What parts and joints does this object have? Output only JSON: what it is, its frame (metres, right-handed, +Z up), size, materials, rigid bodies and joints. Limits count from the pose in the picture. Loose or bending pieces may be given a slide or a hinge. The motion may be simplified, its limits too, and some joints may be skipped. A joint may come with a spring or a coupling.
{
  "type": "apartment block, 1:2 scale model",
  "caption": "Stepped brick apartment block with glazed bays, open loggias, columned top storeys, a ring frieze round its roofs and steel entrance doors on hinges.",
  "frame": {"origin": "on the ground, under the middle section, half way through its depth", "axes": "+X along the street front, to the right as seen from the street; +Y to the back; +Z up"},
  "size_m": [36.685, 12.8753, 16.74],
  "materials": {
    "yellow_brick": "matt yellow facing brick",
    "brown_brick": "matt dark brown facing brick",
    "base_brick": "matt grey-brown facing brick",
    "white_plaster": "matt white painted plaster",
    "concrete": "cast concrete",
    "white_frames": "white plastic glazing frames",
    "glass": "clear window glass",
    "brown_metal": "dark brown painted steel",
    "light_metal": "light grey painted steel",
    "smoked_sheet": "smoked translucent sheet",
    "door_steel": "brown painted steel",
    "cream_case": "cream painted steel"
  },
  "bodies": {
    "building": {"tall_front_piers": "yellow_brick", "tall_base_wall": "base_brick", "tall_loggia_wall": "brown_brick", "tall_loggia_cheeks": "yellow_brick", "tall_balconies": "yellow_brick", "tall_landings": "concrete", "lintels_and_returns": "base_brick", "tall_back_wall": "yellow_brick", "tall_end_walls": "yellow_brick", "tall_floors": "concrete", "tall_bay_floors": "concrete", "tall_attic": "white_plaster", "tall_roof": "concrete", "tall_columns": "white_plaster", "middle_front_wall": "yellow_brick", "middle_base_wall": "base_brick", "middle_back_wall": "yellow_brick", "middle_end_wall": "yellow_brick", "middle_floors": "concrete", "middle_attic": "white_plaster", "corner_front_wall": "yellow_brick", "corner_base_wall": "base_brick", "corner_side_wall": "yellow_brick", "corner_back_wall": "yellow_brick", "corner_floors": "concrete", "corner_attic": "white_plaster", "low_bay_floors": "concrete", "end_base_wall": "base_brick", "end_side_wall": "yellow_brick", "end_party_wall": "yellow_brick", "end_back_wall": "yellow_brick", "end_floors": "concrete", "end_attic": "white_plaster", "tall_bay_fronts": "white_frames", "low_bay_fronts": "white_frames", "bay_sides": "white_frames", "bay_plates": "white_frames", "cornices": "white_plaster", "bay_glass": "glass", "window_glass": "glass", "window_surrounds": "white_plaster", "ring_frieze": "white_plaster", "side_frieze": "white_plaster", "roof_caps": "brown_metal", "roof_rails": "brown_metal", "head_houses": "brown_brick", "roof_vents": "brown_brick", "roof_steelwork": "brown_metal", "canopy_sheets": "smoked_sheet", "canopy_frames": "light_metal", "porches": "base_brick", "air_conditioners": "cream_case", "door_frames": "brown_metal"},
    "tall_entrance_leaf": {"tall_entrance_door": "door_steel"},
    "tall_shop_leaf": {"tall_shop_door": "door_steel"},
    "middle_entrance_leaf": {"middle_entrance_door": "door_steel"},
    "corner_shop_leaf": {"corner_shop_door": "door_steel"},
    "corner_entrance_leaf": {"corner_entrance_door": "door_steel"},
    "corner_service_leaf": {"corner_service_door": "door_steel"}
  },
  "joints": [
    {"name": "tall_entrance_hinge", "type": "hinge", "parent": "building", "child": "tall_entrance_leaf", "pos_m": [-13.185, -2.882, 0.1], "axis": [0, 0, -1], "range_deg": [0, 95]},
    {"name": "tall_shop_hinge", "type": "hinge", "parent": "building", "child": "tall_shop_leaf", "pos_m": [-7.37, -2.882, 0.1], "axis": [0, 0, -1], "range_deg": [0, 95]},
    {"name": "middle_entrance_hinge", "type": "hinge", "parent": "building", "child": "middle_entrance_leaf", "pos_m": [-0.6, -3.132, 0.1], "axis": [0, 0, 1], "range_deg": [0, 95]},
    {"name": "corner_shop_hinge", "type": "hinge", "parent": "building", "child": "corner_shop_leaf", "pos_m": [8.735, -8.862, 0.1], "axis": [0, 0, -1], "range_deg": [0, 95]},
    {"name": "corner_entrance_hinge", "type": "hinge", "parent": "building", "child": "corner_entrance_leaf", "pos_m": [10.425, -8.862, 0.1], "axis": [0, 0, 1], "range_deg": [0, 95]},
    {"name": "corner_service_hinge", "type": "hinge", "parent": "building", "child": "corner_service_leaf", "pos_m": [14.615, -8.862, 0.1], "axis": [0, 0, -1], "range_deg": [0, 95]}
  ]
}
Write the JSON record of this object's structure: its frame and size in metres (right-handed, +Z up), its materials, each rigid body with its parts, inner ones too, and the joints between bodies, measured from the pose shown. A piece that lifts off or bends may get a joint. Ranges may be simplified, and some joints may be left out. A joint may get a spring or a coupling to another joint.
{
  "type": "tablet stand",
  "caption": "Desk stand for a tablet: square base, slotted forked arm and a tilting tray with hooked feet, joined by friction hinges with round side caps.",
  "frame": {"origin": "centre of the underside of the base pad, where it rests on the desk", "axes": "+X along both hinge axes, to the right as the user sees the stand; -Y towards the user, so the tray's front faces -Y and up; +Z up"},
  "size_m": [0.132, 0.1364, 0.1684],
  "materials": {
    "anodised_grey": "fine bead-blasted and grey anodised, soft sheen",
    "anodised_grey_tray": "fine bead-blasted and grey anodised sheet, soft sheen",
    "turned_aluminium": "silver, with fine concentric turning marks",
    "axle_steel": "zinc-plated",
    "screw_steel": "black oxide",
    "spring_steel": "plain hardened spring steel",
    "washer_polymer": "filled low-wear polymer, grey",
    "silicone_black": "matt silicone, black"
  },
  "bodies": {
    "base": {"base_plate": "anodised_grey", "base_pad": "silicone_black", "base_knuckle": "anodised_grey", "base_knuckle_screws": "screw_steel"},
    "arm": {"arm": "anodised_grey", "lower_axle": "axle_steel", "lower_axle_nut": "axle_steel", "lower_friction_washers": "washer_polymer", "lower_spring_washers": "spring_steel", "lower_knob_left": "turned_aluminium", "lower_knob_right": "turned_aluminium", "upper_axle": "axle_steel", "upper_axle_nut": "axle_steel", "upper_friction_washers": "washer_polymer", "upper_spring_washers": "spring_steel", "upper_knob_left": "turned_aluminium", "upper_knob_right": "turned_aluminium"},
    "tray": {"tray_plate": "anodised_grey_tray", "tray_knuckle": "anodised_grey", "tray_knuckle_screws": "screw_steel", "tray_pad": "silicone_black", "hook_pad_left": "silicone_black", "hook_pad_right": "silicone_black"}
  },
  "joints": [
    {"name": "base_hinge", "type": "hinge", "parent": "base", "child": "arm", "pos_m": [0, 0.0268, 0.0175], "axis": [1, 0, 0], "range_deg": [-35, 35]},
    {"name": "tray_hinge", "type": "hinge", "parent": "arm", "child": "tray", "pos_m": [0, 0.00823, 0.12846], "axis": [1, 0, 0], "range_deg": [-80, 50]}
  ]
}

============

Aim of the task | Repeat the records above in full, character for character.

Output for this exercise |
What parts and joints does this object have? Output only JSON: what it is, its frame (metres, right-handed, +Z up), size, materials, rigid bodies and joints. Limits count from the pose in the picture. Loose or bending pieces may be given a slide or a hinge. The motion may be simplified, its limits too, and some joints may be skipped. A joint may come with a spring or a coupling.
{
  "type": "apartment block, 1:2 scale model",
  "caption": "Stepped brick apartment block with glazed bays, open loggias, columned top storeys, a ring frieze round its roofs and steel entrance doors on hinges.",
  "frame": {"origin": "on the ground, under the middle section, half way through its depth", "axes": "+X along the street front, to the right as seen from the street; +Y to the back; +Z up"},
  "size_m": [36.685, 12.8753, 16.74],
  "materials": {
    "yellow_brick": "matt yellow facing brick",
    "brown_brick": "matt dark brown facing brick",
    "base_brick": "matt grey-brown facing brick",
    "white_plaster": "matt white painted plaster",
    "concrete": "cast concrete",
    "white_frames": "white plastic glazing frames",
    "glass": "clear window glass",
    "brown_metal": "dark brown painted steel",
    "light_metal": "light grey painted steel",
    "smoked_sheet": "smoked translucent sheet",
    "door_steel": "brown painted steel",
    "cream_case": "cream painted steel"
  },
  "bodies": {
    "building": {"tall_front_piers": "yellow_brick", "tall_base_wall": "base_brick", "tall_loggia_wall": "brown_brick", "tall_loggia_cheeks": "yellow_brick", "tall_balconies": "yellow_brick", "tall_landings": "concrete", "lintels_and_returns": "base_brick", "tall_back_wall": "yellow_brick", "tall_end_walls": "yellow_brick", "tall_floors": "concrete", "tall_bay_floors": "concrete", "tall_attic": "white_plaster", "tall_roof": "concrete", "tall_columns": "white_plaster", "middle_front_wall": "yellow_brick", "middle_base_wall": "base_brick", "middle_back_wall": "yellow_brick", "middle_end_wall": "yellow_brick", "middle_floors": "concrete", "middle_attic": "white_plaster", "corner_front_wall": "yellow_brick", "corner_base_wall": "base_brick", "corner_side_wall": "yellow_brick", "corner_back_wall": "yellow_brick", "corner_floors": "concrete", "corner_attic": "white_plaster", "low_bay_floors": "concrete", "end_base_wall": "base_brick", "end_side_wall": "yellow_brick", "end_party_wall": "yellow_brick", "end_back_wall": "yellow_brick", "end_floors": "concrete", "end_attic": "white_plaster", "tall_bay_fronts": "white_frames", "low_bay_fronts": "white_frames", "bay_sides": "white_frames", "bay_plates": "white_frames", "cornices": "white_plaster", "bay_glass": "glass", "window_glass": "glass", "window_surrounds": "white_plaster", "ring_frieze": "white_plaster", "side_frieze": "white_plaster", "roof_caps": "brown_metal", "roof_rails": "brown_metal", "head_houses": "brown_brick", "roof_vents": "brown_brick", "roof_steelwork": "brown_metal", "canopy_sheets": "smoked_sheet", "canopy_frames": "light_metal", "porches": "base_brick", "air_conditioners": "cream_case", "door_frames": "brown_metal"},
    "tall_entrance_leaf": {"tall_entrance_door": "door_steel"},
    "tall_shop_leaf": {"tall_shop_door": "door_steel"},
    "middle_entrance_leaf": {"middle_entrance_door": "door_steel"},
    "corner_shop_leaf": {"corner_shop_door": "door_steel"},
    "corner_entrance_leaf": {"corner_entrance_door": "door_steel"},
    "corner_service_leaf": {"corner_service_door": "door_steel"}
  },
  "joints": [
    {"name": "tall_entrance_hinge", "type": "hinge", "parent": "building", "child": "tall_entrance_leaf", "pos_m": [-13.185, -2.882, 0.1], "axis": [0, 0, -1], "range_deg": [0, 95]},
    {"name": "tall_shop_hinge", "type": "hinge", "parent": "building", "child": "tall_shop_leaf", "pos_m": [-7.37, -2.882, 0.1], "axis": [0, 0, -1], "range_deg": [0, 95]},
    {"name": "middle_entrance_hinge", "type": "hinge", "parent": "building", "child": "middle_entrance_leaf", "pos_m": [-0.6, -3.132, 0.1], "axis": [0, 0, 1], "range_deg": [0, 95]},
    {"name": "corner_shop_hinge", "type": "hinge", "parent": "building", "child": "corner_shop_leaf", "pos_m": [8.735, -8.862, 0.1], "axis": [0, 0, -1], "range_deg": [0, 95]},
    {"name": "corner_entrance_hinge", "type": "hinge", "parent": "building", "child": "corner_entrance_leaf", "pos_m": [10.425, -8.862, 0.1], "axis": [0, 0, 1], "range_deg": [0, 95]},
    {"name": "corner_service_hinge", "type": "hinge", "parent": "building", "child": "corner_service_leaf", "pos_m": [14.615, -8.862, 0.1], "axis": [0, 0, -1], "range_deg": [0, 95]}
  ]
}
Write the JSON record of this object's structure: its frame and size in metres (right-handed, +Z up), its materials, each rigid body with its parts, inner ones too, and the joints between bodies, measured from the pose shown. A piece that lifts off or bends may get a joint. Ranges may be simplified, and some joints may be left out. A joint may get a spring or a coupling to another joint.
{
  "type": "tablet stand",
  "caption": "Desk stand for a tablet: square base, slotted forked arm and a tilting tray with hooked feet, joined by friction hinges with round side caps.",
  "frame": {"origin": "centre of the underside of the base pad, where it rests on the desk", "axes": "+X along both hinge axes, to the right as the user sees the stand; -Y towards the user, so the tray's front faces -Y and up; +Z up"},
  "size_m": [0.132, 0.1364, 0.1684],
  "materials": {
    "anodised_grey": "fine bead-blasted and grey anodised, soft sheen",
    "anodised_grey_tray": "fine bead-blasted and grey anodised sheet, soft sheen",
    "turned_aluminium": "silver, with fine concentric turning marks",
    "axle_steel": "zinc-plated",
    "screw_steel": "black oxide",
    "spring_steel": "plain hardened spring steel",
    "washer_polymer": "filled low-wear polymer, grey",
    "silicone_black": "matt silicone, black"
  },
  "bodies": {
    "base": {"base_plate": "anodised_grey", "base_pad": "silicone_black", "base_knuckle": "anodised_grey", "base_knuckle_screws": "screw_steel"},
    "arm": {"arm": "anodised_grey", "lower_axle": "axle_steel", "lower_axle_nut": "axle_steel", "lower_friction_washers": "washer_polymer", "lower_spring_washers": "spring_steel", "lower_knob_left": "turned_aluminium", "lower_knob_right": "turned_aluminium", "upper_axle": "axle_steel", "upper_axle_nut": "axle_steel", "upper_friction_washers": "washer_polymer", "upper_spring_washers": "spring_steel", "upper_knob_left": "turned_aluminium", "upper_knob_right": "turned_aluminium"},
    "tray": {"tray_plate": "anodised_grey_tray", "tray_knuckle": "anodised_grey", "tray_knuckle_screws": "screw_steel", "tray_pad": "silicone_black", "hook_pad_left": "silicone_black", "hook_pad_right": "silicone_black"}
  },
  "joints": [
    {"name": "base_hinge", "type": "hinge", "parent": "base", "child": "arm", "pos_m": [0, 0.0268, 0.0175], "axis": [1, 0, 0], "range_deg": [-35, 35]},
    {"name": "tray_hinge", "type": "hinge", "parent": "arm", "child": "tray", "pos_m": [0, 0.00823, 0.12846], "axis": [1, 0, 0], "range_deg": [-80, 50]}
  ]
}